Aim - Reproduce this listing in full.

-------- Data block --------

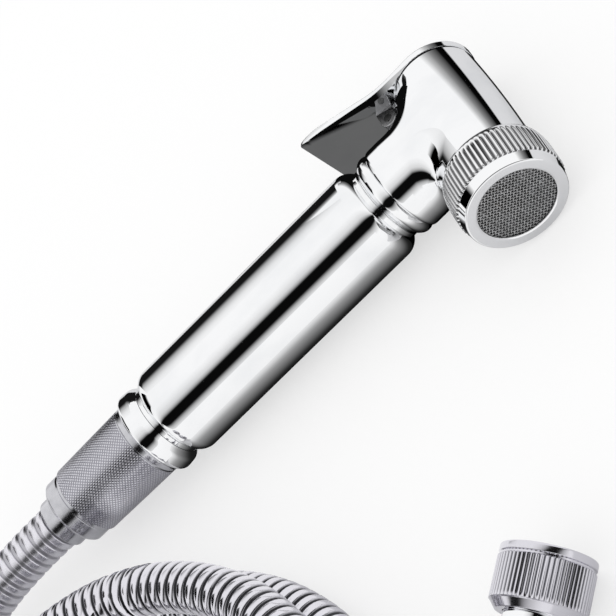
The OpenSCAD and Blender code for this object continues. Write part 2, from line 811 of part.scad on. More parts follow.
// Flanged nipple: its flange starts at `at`, its tail ends at `to`
module pipe_nipple(at, to) {
    difference() {
        union() {
            hole(thread_r - 0.2 - relief_gap, at, at + flange_t);
            hole(nipple_bore_d / 2 + 1.2, at, to);
        }
        hole(nipple_bore_d / 2, at - 1, to + 1);
    }
}

module hose_washer() color("dimgray") along_handle() {
    pipe_washer(washer_at);
}

module hose_nipple() color("goldenrod") along_handle() {
    pipe_nipple(flange_at, hose_exit - 1);
}

module hose_ferrule() color("silver") along_handle() {
    difference() {
        union() {
            hole(ferrule_r, flange_end + 2 * run_gap, hose_exit - 1);
            translate([0, 0, hose_exit - 1]) cylinder(r1 = ferrule_r, r2 = ferrule_r - 0.4, h = 1);
        }
        hole(nipple_bore_d / 2 + 1.2 + seat_gap, flange_end, hose_exit + 1);
    }
}

module hose_run() color("silver") stand() {
    ribbed_sweep(run_points);
}

module hose_coil() color("silver") stand() {
    bored_sweep(coil_points, hose_r, hose_bore_d / 2, loop_sides);
}

module hose_tail() color("silver") stand() {
    ribbed_sweep(tail_points);
}

// Places of the turns that the strap holds, outward and up from the coil's middle
tie_turns = [for (k = [0:floor(coil_turns)]) let(f = (tie_angle - coil_start) / 360 + k)
    if (f <= coil_turns) [turn_r(f), turn_z(f)]];

module tie_outline(r) {
    hull() for (p = tie_turns) translate(p) circle(r = r, $fn = 32);
}

module coil_tie() color("dimgray") stand() {
    translate(coil_middle) rotate(tie_angle) rotate([90, 0, 0]) linear_extrude(tie_w, center = true)
        difference() {
            tie_outline(hose_r + tie_gap + tie_t);
            tie_outline(hose_r + tie_gap);
        }
}

end_flange_at = end_ferrule_show + end_nut_len - end_thread_len - hose_washer_t - flange_t - run_gap;
end_washer_at = end_flange_at + flange_t + run_gap;
end_mouth = end_ferrule_show + end_nut_len;

module end_ferrule() color("silver") along_end() {
    difference() {
        union() {
            cylinder(r1 = ferrule_r - 0.4, r2 = ferrule_r, h = 1);
            hole(ferrule_r, 1, end_flange_at - 2 * run_gap);
        }
        hole(nipple_bore_d / 2 + 1.2 + seat_gap, -1, end_mouth);
    }
}

module end_nipple() color("goldenrod") along_end() {
    translate([0, 0, end_flange_at + flange_t]) mirror([0, 0, 1])
        pipe_nipple(0, end_flange_at + flange_t - 1);
}

module end_washer() color("dimgray") along_end() {
    pipe_washer(end_washer_at);
}

module end_nut() color("silver") along_end() {
    from = end_ferrule_show + face_gap;
    foot = 2;
    rim = 1.6;
    difference() {
        union() {
            translate([0, 0, from]) cylinder(d1 = end_nut_d - 3.4, d2 = end_nut_d - 0.6, h = foot);
            translate([0, 0, from + foot]) linear_extrude(end_mouth - from - foot - rim)
                fluted_outline(end_nut_d / 2, end_flute_count, 0.35);
            hole(end_nut_d / 2 - 0.3, end_mouth - rim, end_mouth);
        }
        hole(nut_bore_r, end_mouth - end_thread_len, end_mouth + 1);
        hole(thread_r - 0.2, end_flange_at - run_gap, end_mouth);
        hole(ferrule_hole_r, 0, end_mouth);
    }
}

head_body();
neck_collar();
grip_sleeve();
inlet_collar();
water_tube();
upper_o_ring();
lower_o_ring();
retaining_ring();
spray_mesh();
mesh_support();
face_gasket();
lever();
hinge_pin();
stem_pin();
valve_stem();
valve_disc();
valve_washer();
washer_screw();
valve_seat();
valve_spring();
gland_nut();
stem_o_ring();
hose_nut();
hose_washer();
hose_nipple();
hose_ferrule();
hose_run();
hose_coil();
coil_tie();
hose_tail();
end_ferrule();
end_nipple();
end_washer();
end_nut();
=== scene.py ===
"""Looks of a handheld bath sprayer lying beside its coiled hose.

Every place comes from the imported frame. Sizes are in millimetres, measured from the point
where the handle's axis crosses the barrel's axis, until a piece is put in its place.
"""

import json
import logging
import math
from collections.abc import Callable, Sequence
from dataclasses import dataclass, field
from enum import Enum

import bmesh
import bpy
import numpy as np
from bmesh.types import BMEdge, BMesh, BMVert
from bpy.types import Material, Mesh, Node, NodeSocket, Object
from mathutils import Matrix, Vector

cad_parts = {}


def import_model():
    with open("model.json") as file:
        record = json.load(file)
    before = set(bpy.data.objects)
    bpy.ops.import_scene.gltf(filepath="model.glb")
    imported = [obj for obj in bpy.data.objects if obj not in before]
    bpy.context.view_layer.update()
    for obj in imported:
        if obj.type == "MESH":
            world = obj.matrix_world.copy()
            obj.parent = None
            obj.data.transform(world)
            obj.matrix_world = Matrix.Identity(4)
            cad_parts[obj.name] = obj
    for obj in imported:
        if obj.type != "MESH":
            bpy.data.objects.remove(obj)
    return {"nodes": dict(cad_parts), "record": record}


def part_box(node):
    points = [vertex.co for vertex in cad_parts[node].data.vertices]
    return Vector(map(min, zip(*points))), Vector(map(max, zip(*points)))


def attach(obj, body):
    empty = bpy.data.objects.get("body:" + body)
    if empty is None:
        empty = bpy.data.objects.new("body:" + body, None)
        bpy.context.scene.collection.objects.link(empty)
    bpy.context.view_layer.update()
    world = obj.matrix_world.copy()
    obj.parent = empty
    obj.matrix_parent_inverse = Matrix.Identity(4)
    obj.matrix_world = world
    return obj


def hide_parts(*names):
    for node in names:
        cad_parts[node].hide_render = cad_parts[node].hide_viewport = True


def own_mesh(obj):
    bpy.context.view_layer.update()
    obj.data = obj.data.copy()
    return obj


LOG = logging.getLogger("bath_sprayer")

MM = 0.001
WELD = 0.0005
# Mesh attribute: 1 on crests, 0 in hollows; the relief finishes paint the hollows darker, as painted shade.
RELIEF = "relief"

Pair = tuple[float, float]
Corner = tuple[float, float, float]
Color = tuple[float, float, float]
Point = tuple[float, float, float]


class Body(Enum):
    """The bodies that pieces ride on."""

    HANDSET = "handset"
    LEVER = "lever"
    RING = "ring"
    HOSE_NUT = "hose_nut"
    END_NUT = "end_nut"


class Slot(Enum):
    """Names of the record's material slots, passed along with new pieces."""

    CHROME = "chrome"
    SATIN = "satin_metal"
    MESH = "mesh_metal"
    STEEL = "plain_steel"
    WINDING = "hose_winding"
    STRAP = "strap_plastic"


# ---- places ----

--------

Exercise response -
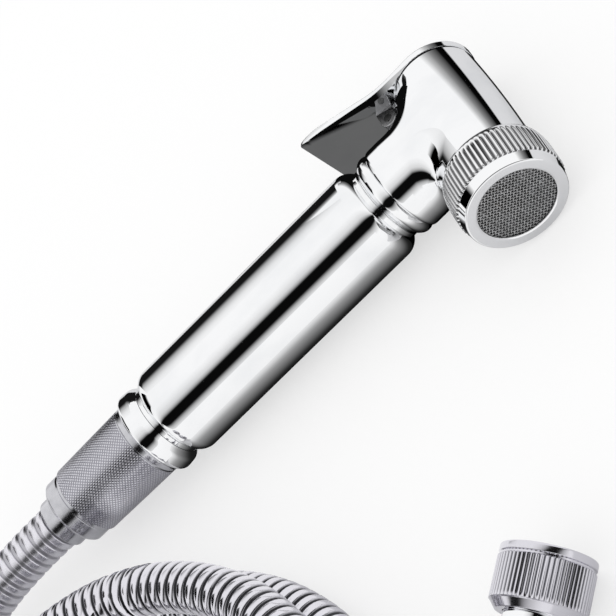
The OpenSCAD and Blender code for this object continues. Write part 2, from line 811 of part.scad on. More parts follow.
// Flanged nipple: its flange starts at `at`, its tail ends at `to`
module pipe_nipple(at, to) {
    difference() {
        union() {
            hole(thread_r - 0.2 - relief_gap, at, at + flange_t);
            hole(nipple_bore_d / 2 + 1.2, at, to);
        }
        hole(nipple_bore_d / 2, at - 1, to + 1);
    }
}

module hose_washer() color("dimgray") along_handle() {
    pipe_washer(washer_at);
}

module hose_nipple() color("goldenrod") along_handle() {
    pipe_nipple(flange_at, hose_exit - 1);
}

module hose_ferrule() color("silver") along_handle() {
    difference() {
        union() {
            hole(ferrule_r, flange_end + 2 * run_gap, hose_exit - 1);
            translate([0, 0, hose_exit - 1]) cylinder(r1 = ferrule_r, r2 = ferrule_r - 0.4, h = 1);
        }
        hole(nipple_bore_d / 2 + 1.2 + seat_gap, flange_end, hose_exit + 1);
    }
}

module hose_run() color("silver") stand() {
    ribbed_sweep(run_points);
}

module hose_coil() color("silver") stand() {
    bored_sweep(coil_points, hose_r, hose_bore_d / 2, loop_sides);
}

module hose_tail() color("silver") stand() {
    ribbed_sweep(tail_points);
}

// Places of the turns that the strap holds, outward and up from the coil's middle
tie_turns = [for (k = [0:floor(coil_turns)]) let(f = (tie_angle - coil_start) / 360 + k)
    if (f <= coil_turns) [turn_r(f), turn_z(f)]];

module tie_outline(r) {
    hull() for (p = tie_turns) translate(p) circle(r = r, $fn = 32);
}

module coil_tie() color("dimgray") stand() {
    translate(coil_middle) rotate(tie_angle) rotate([90, 0, 0]) linear_extrude(tie_w, center = true)
        difference() {
            tie_outline(hose_r + tie_gap + tie_t);
            tie_outline(hose_r + tie_gap);
        }
}

end_flange_at = end_ferrule_show + end_nut_len - end_thread_len - hose_washer_t - flange_t - run_gap;
end_washer_at = end_flange_at + flange_t + run_gap;
end_mouth = end_ferrule_show + end_nut_len;

module end_ferrule() color("silver") along_end() {
    difference() {
        union() {
            cylinder(r1 = ferrule_r - 0.4, r2 = ferrule_r, h = 1);
            hole(ferrule_r, 1, end_flange_at - 2 * run_gap);
        }
        hole(nipple_bore_d / 2 + 1.2 + seat_gap, -1, end_mouth);
    }
}

module end_nipple() color("goldenrod") along_end() {
    translate([0, 0, end_flange_at + flange_t]) mirror([0, 0, 1])
        pipe_nipple(0, end_flange_at + flange_t - 1);
}

module end_washer() color("dimgray") along_end() {
    pipe_washer(end_washer_at);
}

module end_nut() color("silver") along_end() {
    from = end_ferrule_show + face_gap;
    foot = 2;
    rim = 1.6;
    difference() {
        union() {
            translate([0, 0, from]) cylinder(d1 = end_nut_d - 3.4, d2 = end_nut_d - 0.6, h = foot);
            translate([0, 0, from + foot]) linear_extrude(end_mouth - from - foot - rim)
                fluted_outline(end_nut_d / 2, end_flute_count, 0.35);
            hole(end_nut_d / 2 - 0.3, end_mouth - rim, end_mouth);
        }
        hole(nut_bore_r, end_mouth - end_thread_len, end_mouth + 1);
        hole(thread_r - 0.2, end_flange_at - run_gap, end_mouth);
        hole(ferrule_hole_r, 0, end_mouth);
    }
}

head_body();
neck_collar();
grip_sleeve();
inlet_collar();
water_tube();
upper_o_ring();
lower_o_ring();
retaining_ring();
spray_mesh();
mesh_support();
face_gasket();
lever();
hinge_pin();
stem_pin();
valve_stem();
valve_disc();
valve_washer();
washer_screw();
valve_seat();
valve_spring();
gland_nut();
stem_o_ring();
hose_nut();
hose_washer();
hose_nipple();
hose_ferrule();
hose_run();
hose_coil();
coil_tie();
hose_tail();
end_ferrule();
end_nipple();
end_washer();
end_nut();
=== scene.py ===
"""Looks of a handheld bath sprayer lying beside its coiled hose.

Every place comes from the imported frame. Sizes are in millimetres, measured from the point
where the handle's axis crosses the barrel's axis, until a piece is put in its place.
"""

import json
import logging
import math
from collections.abc import Callable, Sequence
from dataclasses import dataclass, field
from enum import Enum

import bmesh
import bpy
import numpy as np
from bmesh.types import BMEdge, BMesh, BMVert
from bpy.types import Material, Mesh, Node, NodeSocket, Object
from mathutils import Matrix, Vector

cad_parts = {}


def import_model():
    with open("model.json") as file:
        record = json.load(file)
    before = set(bpy.data.objects)
    bpy.ops.import_scene.gltf(filepath="model.glb")
    imported = [obj for obj in bpy.data.objects if obj not in before]
    bpy.context.view_layer.update()
    for obj in imported:
        if obj.type == "MESH":
            world = obj.matrix_world.copy()
            obj.parent = None
            obj.data.transform(world)
            obj.matrix_world = Matrix.Identity(4)
            cad_parts[obj.name] = obj
    for obj in imported:
        if obj.type != "MESH":
            bpy.data.objects.remove(obj)
    return {"nodes": dict(cad_parts), "record": record}


def part_box(node):
    points = [vertex.co for vertex in cad_parts[node].data.vertices]
    return Vector(map(min, zip(*points))), Vector(map(max, zip(*points)))


def attach(obj, body):
    empty = bpy.data.objects.get("body:" + body)
    if empty is None:
        empty = bpy.data.objects.new("body:" + body, None)
        bpy.context.scene.collection.objects.link(empty)
    bpy.context.view_layer.update()
    world = obj.matrix_world.copy()
    obj.parent = empty
    obj.matrix_parent_inverse = Matrix.Identity(4)
    obj.matrix_world = world
    return obj


def hide_parts(*names):
    for node in names:
        cad_parts[node].hide_render = cad_parts[node].hide_viewport = True


def own_mesh(obj):
    bpy.context.view_layer.update()
    obj.data = obj.data.copy()
    return obj


LOG = logging.getLogger("bath_sprayer")

MM = 0.001
WELD = 0.0005
# Mesh attribute: 1 on crests, 0 in hollows; the relief finishes paint the hollows darker, as painted shade.
RELIEF = "relief"

Pair = tuple[float, float]
Corner = tuple[float, float, float]
Color = tuple[float, float, float]
Point = tuple[float, float, float]


class Body(Enum):
    """The bodies that pieces ride on."""

    HANDSET = "handset"
    LEVER = "lever"
    RING = "ring"
    HOSE_NUT = "hose_nut"
    END_NUT = "end_nut"


class Slot(Enum):
    """Names of the record's material slots, passed along with new pieces."""

    CHROME = "chrome"
    SATIN = "satin_metal"
    MESH = "mesh_metal"
    STEEL = "plain_steel"
    WINDING = "hose_winding"
    STRAP = "strap_plastic"


# ---- places ----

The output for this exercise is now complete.